You don't kill elements because they are getting highly deformed, you kill elements because Total Strain is greater than Elongation.  If the solution stops due to highly deformed elements and you need it to go further, then you need to improve the mesh, potentially shaping elements that get squashed to a wide-thin aspect ratio at the end of the simulation to be narrow and tall at the start so they have more capacity to deform.

By online help, I mean when you click on the Help menu item and select Mechanical Help.

I created an Engineering Demo (ED) model of a coat hook with a remote displacement that pulls the tip down to demonstrate plasticity and solving past the last point in the material table. I used a Bilinear Kinematic Plasticity model and entered 0 as the Tangent Modulus, to demonstrate what is called an Elastic-Perfectly Plastic (EPP) material. The plastic part of this behavior is just like what happens after the strain exceeds the last point on a multilinear kinematic plasticity material. The video shows what is known as a "plastic hinge".

 

This model converged to the end. There are some metals with Elongation at break of 100%. The plastic strain at the end in this model is over 200%. This example illustrates the limitation of a nonlinear plasticity model; it is not going to show the tearing of the material when Total Strain exceeds Elongation. To illustrate tearing, the ekill script would be used to remove elements. That is not implemented in this model, but the model is useful as it allows a plot of Total Strain and Pull Force vs. Tip -Y Displacement (up to load step 3).

The hook starts yielding at 308 N. As the tip continues to be pulled down, the force to pull it decreases and the Total Strain increases. Most metal exhibit strain hardening, so the force would increase for some displacement, which is not the case for this EPP material model.

If the material property Elongation at Break is known, then the Tip Displacement where tearing begins could be read from this graph. For example, if Elongation was 0.5, then the Tip Displacement where tearing begins would be 13 mm. If Elongation was 1.0, then the Tip Displacement where tearing begins would be 28 mm. I plan to apply the ekill script to this model and in a later reply, show the result.

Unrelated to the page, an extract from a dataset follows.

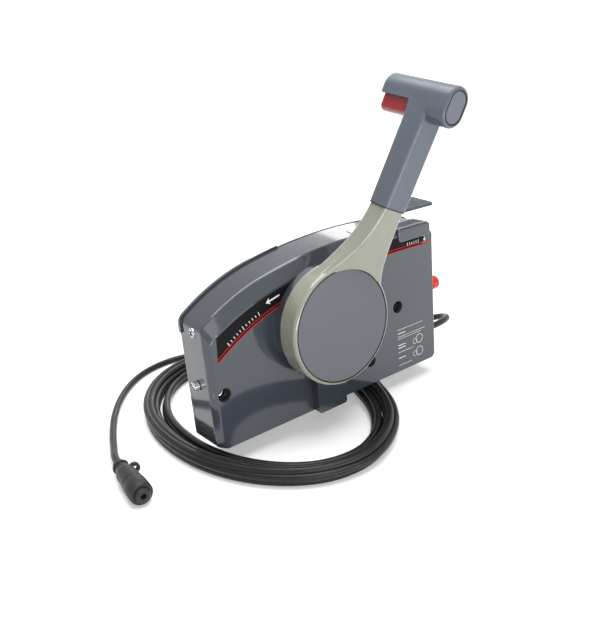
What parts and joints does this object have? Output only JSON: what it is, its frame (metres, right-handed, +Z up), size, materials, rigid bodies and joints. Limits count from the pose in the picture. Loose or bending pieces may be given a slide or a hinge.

Note that this model applies a displacement. If the model had applied a force to the tip of the hook, the solution would have failed to converge after the first couple of increments. The non convergence occurs when the force changes from a positive to a negative slope as the solver would not be able to find an equilibrium after that load.

This EPP material doesn't exist, but if it did, and had an Elongation value < 2.0, then there is an equilibrium for the next load increment, but it is at a 50+ mm deformation and ANSYS can't find something so far away in a Static Structural model. In a physical test, the tip would suddenly drop 50+ mm, but then continue to support higher loads. ANSYS could model this drop in a Transient (or Explicit) Dynamics model.

Attached is an ANSYS 18.2 archive.

Attached Files

peteroznewman posted this yesterday

In Explicit Dynamics, element death is called Erosion and is automatically included in the model. The video below, while it looks similar to the shape above is a very different model. Explicit Dynamics cannot do Kinematic Hardening Plasticity, only Isotropic Hardening. I should make a version of the model above using Isotropic Hardening to look for the difference. The bigger difference is that this is Dynamics instead of Statics. There are significant inertia forces when the tip of the hook moves down in 300 ms and the elements are eroded when they reach a strain of 1.0 (100%).  The even bigger difference is this geometry is 1000 times larger than the model above. The tip is moving down 60 meters in 300 ms which is a velocity of 200 m/s or nearly 450 miles per hour! I made this model because it solves in about 1 minute. If I had kept the geometry the same size, with the same fine mesh and move 60 mm in 300 ms, then the solution would have taken 100 hours to compute and I would still be waiting to illustrate element death.